> Directions for this task:
Could you output each line of the data that follows exactly?

> Source data:
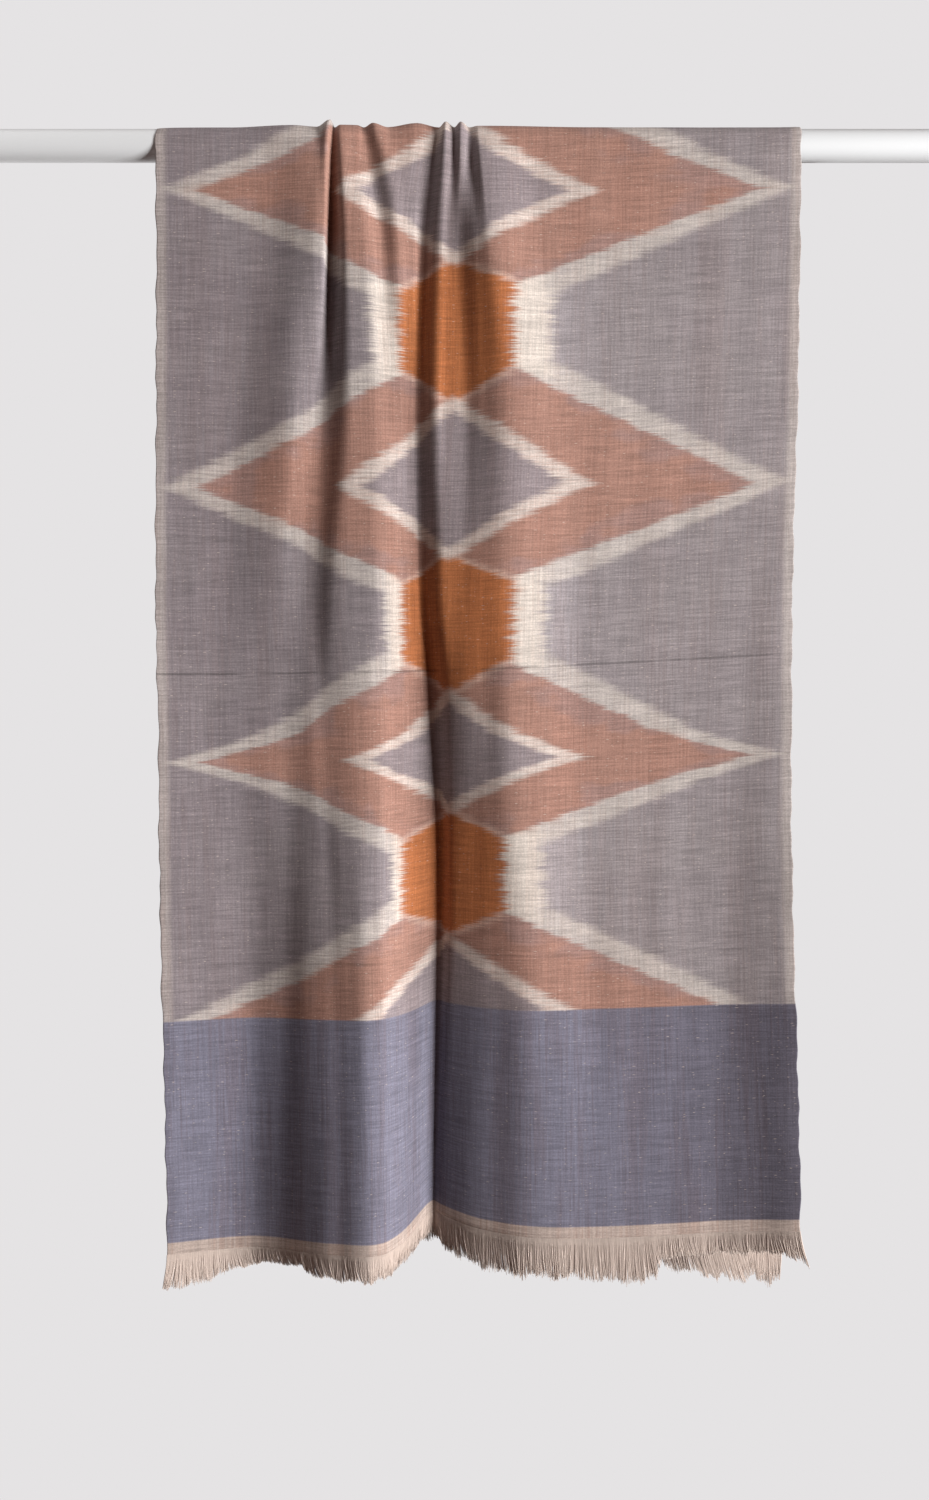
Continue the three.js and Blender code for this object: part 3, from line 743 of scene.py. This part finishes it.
# %% Undyed wool yarn
yarn = bpy.data.materials.new("undyed_wool_yarn")
yarn.use_nodes = True
yarn.node_tree.nodes.clear()
tone = add(yarn.node_tree, "ShaderNodeAttribute", {"attribute_name": "tone"})
mixed = add(
    yarn.node_tree, "ShaderNodeMix", {"data_type": "RGBA"},
    {0: tone.outputs["Fac"], 6: linear("#b8a89e"), 7: linear("#d3c4ba")},
)
surface = add(
    yarn.node_tree, "ShaderNodeBsdfPrincipled", None,
    {"Base Color": mixed.outputs[2], "Roughness": 0.9, "Diffuse Roughness": 1.0,
     "Specular IOR Level": 0.2, "Sheen Weight": 0.2},
)
add(yarn.node_tree, "ShaderNodeOutputMaterial", None, {0: surface.outputs[0]})
for piece, node in ((front_fringe, "front_fringe"), (back_fringe, "back_fringe")):
    piece.data.materials.append(yarn)
    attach(piece, "root")
    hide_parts(node)

# %% [markdown]
# ## The rod
# A turned softwood dowel, filled, sprayed with white lacquer and rubbed down.

# %% Sprayed white lacquer
lacquer = bpy.data.materials.new("sprayed_white_lacquer")
lacquer.use_nodes = True
lacquer.node_tree.nodes.clear()
surface = add(
    lacquer.node_tree, "ShaderNodeBsdfPrincipled", None,
    {"Base Color": linear("#cfd1d2"), "Roughness": 0.6, "IOR": 1.5},
)
add(lacquer.node_tree, "ShaderNodeOutputMaterial", None, {0: surface.outputs[0]})
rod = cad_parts["rod"]
rod.data.materials.clear()
rod.data.materials.append(lacquer)

# %% [markdown]
# ## Stage and light
# A grey floor lies well below, and a plain pale surround gives the even background. One large soft
# light stands to the right of the camera, so the folds' left flanks fall into shade. Thin cloth
# passes a warm glow into its hollows, and a weak warm surround stands for it. A second soft box
# lights the back from the left, and two small ones lift the rod.

# %% Floor
FLOOR_DROP = 2.0
FLOOR_RADIUS = 1.35
bpy.ops.mesh.primitive_circle_add(
    vertices=96, radius=FLOOR_RADIUS, fill_type="NGON", location=(0, 0, -FLOOR_DROP)
)
floor = bpy.context.object
floor.name = "floor"
paint = bpy.data.materials.new("matt_pale_floor_paint")
paint.use_nodes = True
paint.node_tree.nodes["Principled BSDF"].inputs["Base Color"].default_value = linear("#8a8889")
paint.node_tree.nodes["Principled BSDF"].inputs["Roughness"].default_value = 0.9
floor.data.materials.append(paint)

# %% Surround and lights
WARM_FILL = 0.08
world = bpy.data.worlds.new("pale_surround")
bpy.context.scene.world = world
world.use_nodes = True
world.node_tree.nodes.clear()
rays = add(world.node_tree, "ShaderNodeLightPath")
seen = add(world.node_tree, "ShaderNodeBackground", None, {0: linear("#e5e3e4"), 1: 1.0})
fill = add(world.node_tree, "ShaderNodeBackground", None, {0: linear("#e89a78"), 1: WARM_FILL})
chosen = add(
    world.node_tree, "ShaderNodeMixShader", None,
    {0: rays.outputs["Is Camera Ray"], 1: fill.outputs[0], 2: seen.outputs[0]},
)
add(world.node_tree, "ShaderNodeOutputWorld", None, {0: chosen.outputs[0]})


def soft_light(name, place, target, size, power):
    """A square soft box at a place, turned to face a target."""
    data = bpy.data.lights.new(name, "AREA")
    data.size = size
    data.energy = power
    light = bpy.data.objects.new(name, data)
    light.location = place
    toward = np.subtract(target, place)
    turn = math.atan2(toward[0], toward[1])
    tilt = math.atan2(toward[2], math.hypot(toward[0], toward[1]))
    light.rotation_euler = (math.pi / 2 + tilt, 0, -turn)
    light.visible_camera = False
    bpy.context.scene.collection.objects.link(light)


# name, place, target, size in metres, power in watts
LIGHTS = [
    ("key_light", (3.57, -2.0, -0.66), (0, 0, -0.6), 1.7, 406),
    ("overhead_light", (-0.6, -0.1, 1.6), (0, 0, 0), 1.0, 12),
    ("back_light", (-3.2, 2.7, -0.9), (0, 0, -0.55), 1.7, 300),
    ("rod_light", (-0.72, -0.3, 0.3), (-0.43, 0, 0), 0.25, 0.7),
]
for light in LIGHTS:
    soft_light(*light)
print(len(LIGHTS), "soft boxes")

# %% View transform
bpy.context.scene.view_settings.view_transform = "Standard"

> Response:
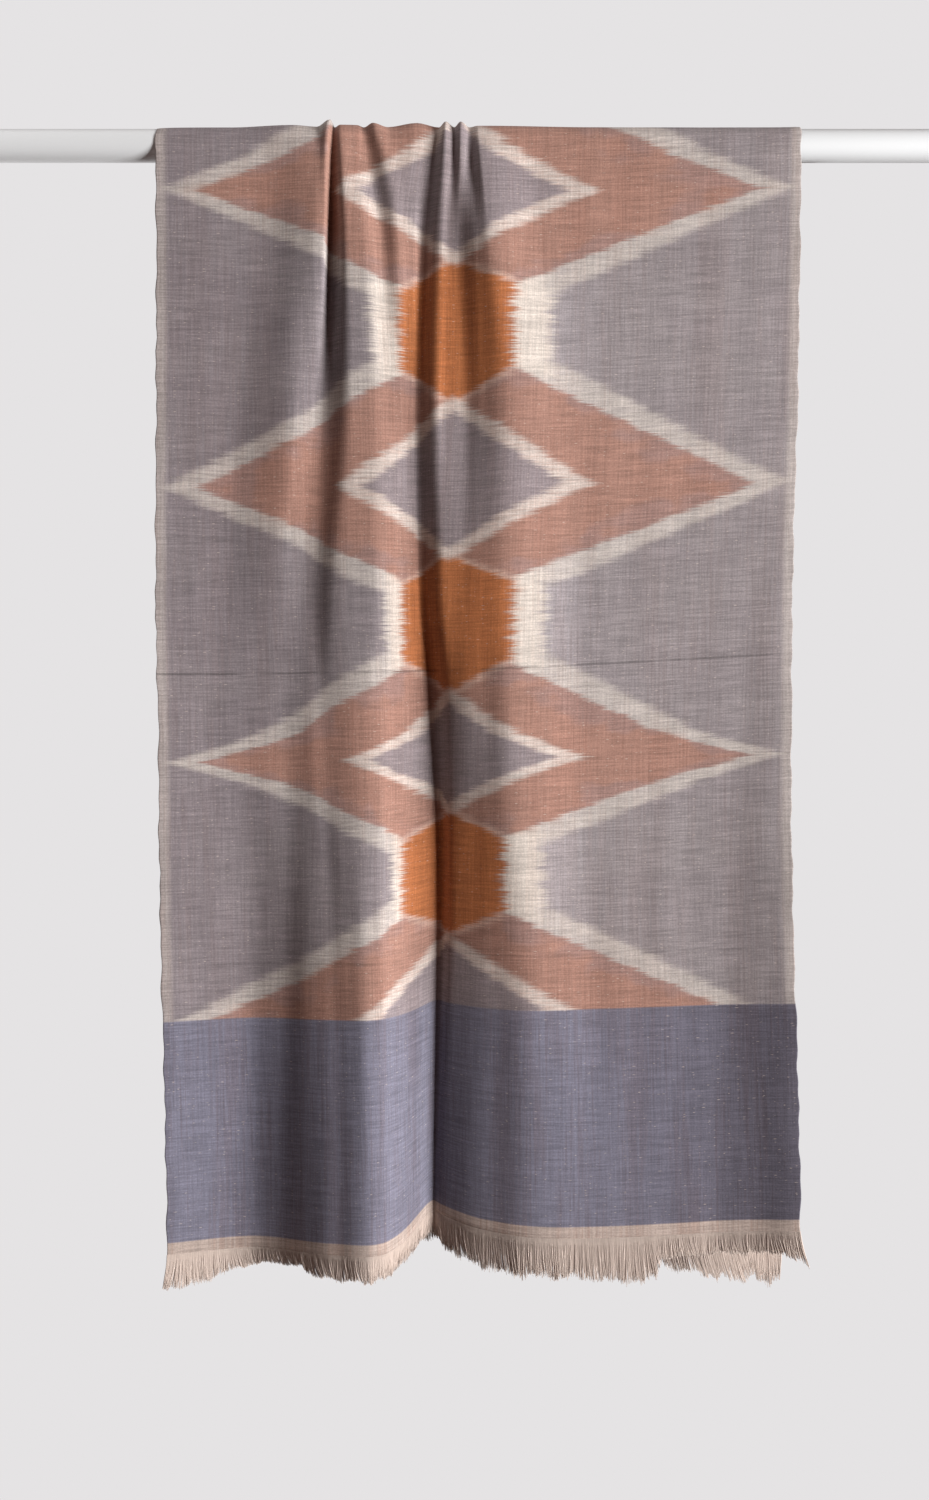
Continue the three.js and Blender code for this object: part 3, from line 743 of scene.py. This part finishes it.
# %% Undyed wool yarn
yarn = bpy.data.materials.new("undyed_wool_yarn")
yarn.use_nodes = True
yarn.node_tree.nodes.clear()
tone = add(yarn.node_tree, "ShaderNodeAttribute", {"attribute_name": "tone"})
mixed = add(
    yarn.node_tree, "ShaderNodeMix", {"data_type": "RGBA"},
    {0: tone.outputs["Fac"], 6: linear("#b8a89e"), 7: linear("#d3c4ba")},
)
surface = add(
    yarn.node_tree, "ShaderNodeBsdfPrincipled", None,
    {"Base Color": mixed.outputs[2], "Roughness": 0.9, "Diffuse Roughness": 1.0,
     "Specular IOR Level": 0.2, "Sheen Weight": 0.2},
)
add(yarn.node_tree, "ShaderNodeOutputMaterial", None, {0: surface.outputs[0]})
for piece, node in ((front_fringe, "front_fringe"), (back_fringe, "back_fringe")):
    piece.data.materials.append(yarn)
    attach(piece, "root")
    hide_parts(node)

# %% [markdown]
# ## The rod
# A turned softwood dowel, filled, sprayed with white lacquer and rubbed down.

# %% Sprayed white lacquer
lacquer = bpy.data.materials.new("sprayed_white_lacquer")
lacquer.use_nodes = True
lacquer.node_tree.nodes.clear()
surface = add(
    lacquer.node_tree, "ShaderNodeBsdfPrincipled", None,
    {"Base Color": linear("#cfd1d2"), "Roughness": 0.6, "IOR": 1.5},
)
add(lacquer.node_tree, "ShaderNodeOutputMaterial", None, {0: surface.outputs[0]})
rod = cad_parts["rod"]
rod.data.materials.clear()
rod.data.materials.append(lacquer)

# %% [markdown]
# ## Stage and light
# A grey floor lies well below, and a plain pale surround gives the even background. One large soft
# light stands to the right of the camera, so the folds' left flanks fall into shade. Thin cloth
# passes a warm glow into its hollows, and a weak warm surround stands for it. A second soft box
# lights the back from the left, and two small ones lift the rod.

# %% Floor
FLOOR_DROP = 2.0
FLOOR_RADIUS = 1.35
bpy.ops.mesh.primitive_circle_add(
    vertices=96, radius=FLOOR_RADIUS, fill_type="NGON", location=(0, 0, -FLOOR_DROP)
)
floor = bpy.context.object
floor.name = "floor"
paint = bpy.data.materials.new("matt_pale_floor_paint")
paint.use_nodes = True
paint.node_tree.nodes["Principled BSDF"].inputs["Base Color"].default_value = linear("#8a8889")
paint.node_tree.nodes["Principled BSDF"].inputs["Roughness"].default_value = 0.9
floor.data.materials.append(paint)

# %% Surround and lights
WARM_FILL = 0.08
world = bpy.data.worlds.new("pale_surround")
bpy.context.scene.world = world
world.use_nodes = True
world.node_tree.nodes.clear()
rays = add(world.node_tree, "ShaderNodeLightPath")
seen = add(world.node_tree, "ShaderNodeBackground", None, {0: linear("#e5e3e4"), 1: 1.0})
fill = add(world.node_tree, "ShaderNodeBackground", None, {0: linear("#e89a78"), 1: WARM_FILL})
chosen = add(
    world.node_tree, "ShaderNodeMixShader", None,
    {0: rays.outputs["Is Camera Ray"], 1: fill.outputs[0], 2: seen.outputs[0]},
)
add(world.node_tree, "ShaderNodeOutputWorld", None, {0: chosen.outputs[0]})


def soft_light(name, place, target, size, power):
    """A square soft box at a place, turned to face a target."""
    data = bpy.data.lights.new(name, "AREA")
    data.size = size
    data.energy = power
    light = bpy.data.objects.new(name, data)
    light.location = place
    toward = np.subtract(target, place)
    turn = math.atan2(toward[0], toward[1])
    tilt = math.atan2(toward[2], math.hypot(toward[0], toward[1]))
    light.rotation_euler = (math.pi / 2 + tilt, 0, -turn)
    light.visible_camera = False
    bpy.context.scene.collection.objects.link(light)


# name, place, target, size in metres, power in watts
LIGHTS = [
    ("key_light", (3.57, -2.0, -0.66), (0, 0, -0.6), 1.7, 406),
    ("overhead_light", (-0.6, -0.1, 1.6), (0, 0, 0), 1.0, 12),
    ("back_light", (-3.2, 2.7, -0.9), (0, 0, -0.55), 1.7, 300),
    ("rod_light", (-0.72, -0.3, 0.3), (-0.43, 0, 0), 0.25, 0.7),
]
for light in LIGHTS:
    soft_light(*light)
print(len(LIGHTS), "soft boxes")

# %% View transform
bpy.context.scene.view_settings.view_transform = "Standard"